Another European name, the 5.56 x 45mm, is what we Yankees call the .223. It fires a bullet measuring .224", same as the .222, the .225, the .22-250, and several others. It’s another military recruit with the metric name 5.56 NATO. By the way, the 5.56 actually measures 5.7mm. Who knew?
What can make the world of guns and cartridges even more bewildering? Advertising. Yep, the ad men have done their part to baffle shooters.
Along about 1915, Charles Newton was trying to develop a new whiz-bang cartridge shooting a .257" bullet. The idea was for advertising men to brag that it pushed a 100-grain bullet along at a blistering (for the time) 3000 feet per second. It fell short, but succeeded at getting a bullet weighting 87 grains to go that fast, so the new baby was christened the .250-3000.

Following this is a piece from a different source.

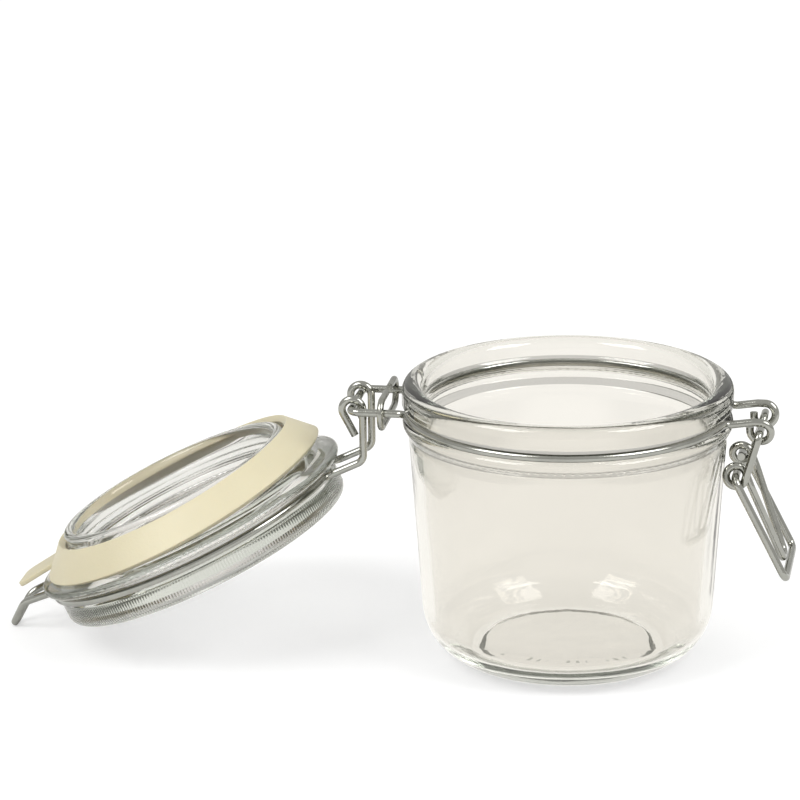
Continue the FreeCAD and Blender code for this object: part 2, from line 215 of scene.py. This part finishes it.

Then there’s the .222. Some people call it the “three deuces,” but its actual name often stands alone. Kinda like Cher. It has waned in popularity since its introduction at mid century. Kinda like Cher. In fact, for all the sense cartridge names have, if you invent a new one you could call it “the Cher” if you like.
If anything is clear from all this, it isn’t much. And don’t start thinking about magnums. The term “magnum” has no definition, other than, I suppose, “Here’s a bullet that goes a little faster than you might think. Maybe.”
Lucky for you, I’ve run out of space.